**WHAT TO WORK ON:**
Only the lines from the start of the data through the one containing "CAB_X = (-386.0, 99.0, BAY_X[0]" belong in your answer; return them exactly.
BEGIN PROVIDED DATA
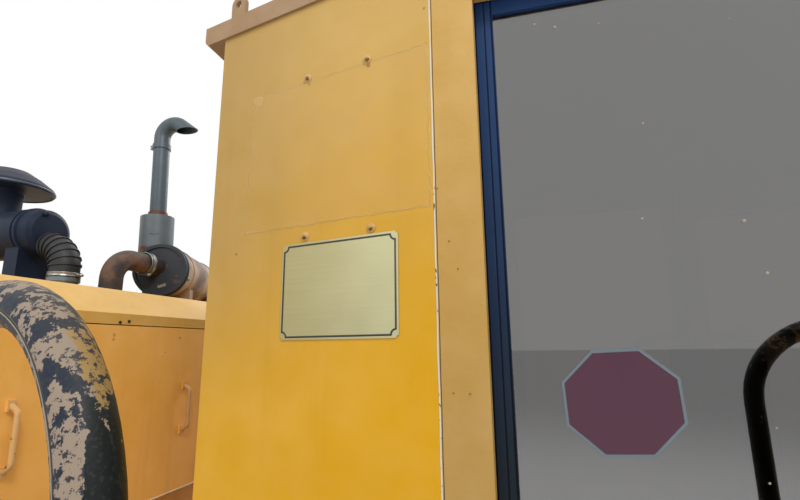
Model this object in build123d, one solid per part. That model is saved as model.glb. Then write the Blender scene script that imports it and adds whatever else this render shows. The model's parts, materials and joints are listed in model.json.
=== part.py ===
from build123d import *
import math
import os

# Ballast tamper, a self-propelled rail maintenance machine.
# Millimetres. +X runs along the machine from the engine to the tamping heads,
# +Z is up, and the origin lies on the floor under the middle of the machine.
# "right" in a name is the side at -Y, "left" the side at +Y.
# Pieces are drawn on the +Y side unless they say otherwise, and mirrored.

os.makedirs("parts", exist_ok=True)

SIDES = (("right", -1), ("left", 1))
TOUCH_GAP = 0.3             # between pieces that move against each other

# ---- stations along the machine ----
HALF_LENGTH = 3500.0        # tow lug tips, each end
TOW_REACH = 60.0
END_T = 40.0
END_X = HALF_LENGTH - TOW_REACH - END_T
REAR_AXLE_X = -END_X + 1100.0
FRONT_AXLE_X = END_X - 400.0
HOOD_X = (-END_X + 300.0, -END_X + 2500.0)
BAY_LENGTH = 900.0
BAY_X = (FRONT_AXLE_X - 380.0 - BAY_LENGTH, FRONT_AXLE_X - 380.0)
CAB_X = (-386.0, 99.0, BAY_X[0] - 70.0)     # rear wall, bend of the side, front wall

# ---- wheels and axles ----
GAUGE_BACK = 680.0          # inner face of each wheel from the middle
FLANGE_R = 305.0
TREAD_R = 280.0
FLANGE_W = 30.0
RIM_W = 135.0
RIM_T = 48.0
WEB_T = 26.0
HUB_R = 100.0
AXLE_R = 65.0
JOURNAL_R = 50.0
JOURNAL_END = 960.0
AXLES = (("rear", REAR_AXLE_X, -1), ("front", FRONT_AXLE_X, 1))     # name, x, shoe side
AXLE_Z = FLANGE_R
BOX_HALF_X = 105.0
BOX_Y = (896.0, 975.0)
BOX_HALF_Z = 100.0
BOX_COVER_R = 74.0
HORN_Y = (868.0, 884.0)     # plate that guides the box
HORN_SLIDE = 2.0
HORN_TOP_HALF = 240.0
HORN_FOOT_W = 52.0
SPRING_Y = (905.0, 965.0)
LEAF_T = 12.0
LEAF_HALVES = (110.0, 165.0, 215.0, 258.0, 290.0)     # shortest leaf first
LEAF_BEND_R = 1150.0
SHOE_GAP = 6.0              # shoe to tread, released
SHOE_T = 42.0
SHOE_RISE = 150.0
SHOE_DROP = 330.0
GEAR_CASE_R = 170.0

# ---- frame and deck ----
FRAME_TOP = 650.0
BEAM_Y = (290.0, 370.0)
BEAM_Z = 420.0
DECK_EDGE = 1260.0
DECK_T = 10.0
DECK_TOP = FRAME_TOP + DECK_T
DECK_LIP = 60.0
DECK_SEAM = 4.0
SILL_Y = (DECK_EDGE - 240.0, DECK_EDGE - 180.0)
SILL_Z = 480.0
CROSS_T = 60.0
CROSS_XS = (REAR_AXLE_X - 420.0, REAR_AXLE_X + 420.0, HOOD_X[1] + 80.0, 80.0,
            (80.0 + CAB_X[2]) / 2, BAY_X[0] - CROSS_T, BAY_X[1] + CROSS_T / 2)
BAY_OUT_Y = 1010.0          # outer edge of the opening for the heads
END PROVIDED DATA
**COMPLETED TASK:**
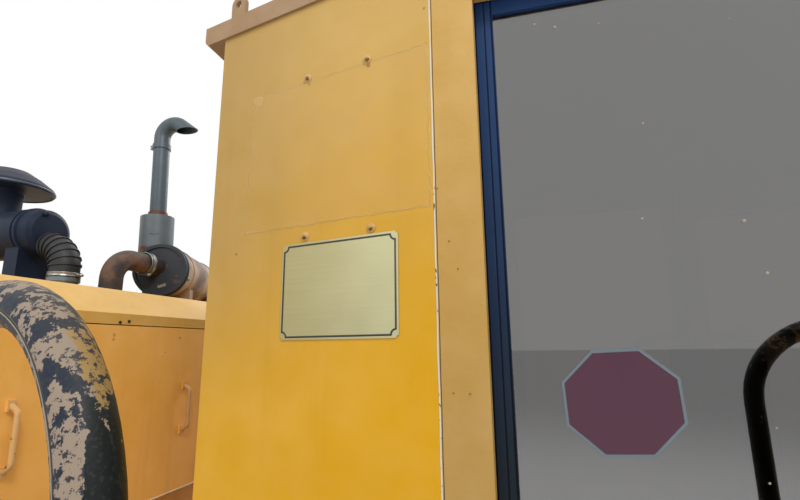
Model this object in build123d, one solid per part. That model is saved as model.glb. Then write the Blender scene script that imports it and adds whatever else this render shows. The model's parts, materials and joints are listed in model.json.
=== part.py ===
from build123d import *
import math
import os

# Ballast tamper, a self-propelled rail maintenance machine.
# Millimetres. +X runs along the machine from the engine to the tamping heads,
# +Z is up, and the origin lies on the floor under the middle of the machine.
# "right" in a name is the side at -Y, "left" the side at +Y.
# Pieces are drawn on the +Y side unless they say otherwise, and mirrored.

os.makedirs("parts", exist_ok=True)

SIDES = (("right", -1), ("left", 1))
TOUCH_GAP = 0.3             # between pieces that move against each other

# ---- stations along the machine ----
HALF_LENGTH = 3500.0        # tow lug tips, each end
TOW_REACH = 60.0
END_T = 40.0
END_X = HALF_LENGTH - TOW_REACH - END_T
REAR_AXLE_X = -END_X + 1100.0
FRONT_AXLE_X = END_X - 400.0
HOOD_X = (-END_X + 300.0, -END_X + 2500.0)
BAY_LENGTH = 900.0
BAY_X = (FRONT_AXLE_X - 380.0 - BAY_LENGTH, FRONT_AXLE_X - 380.0)
CAB_X = (-386.0, 99.0, BAY_X[0] - 70.0)     # rear wall, bend of the side, front wall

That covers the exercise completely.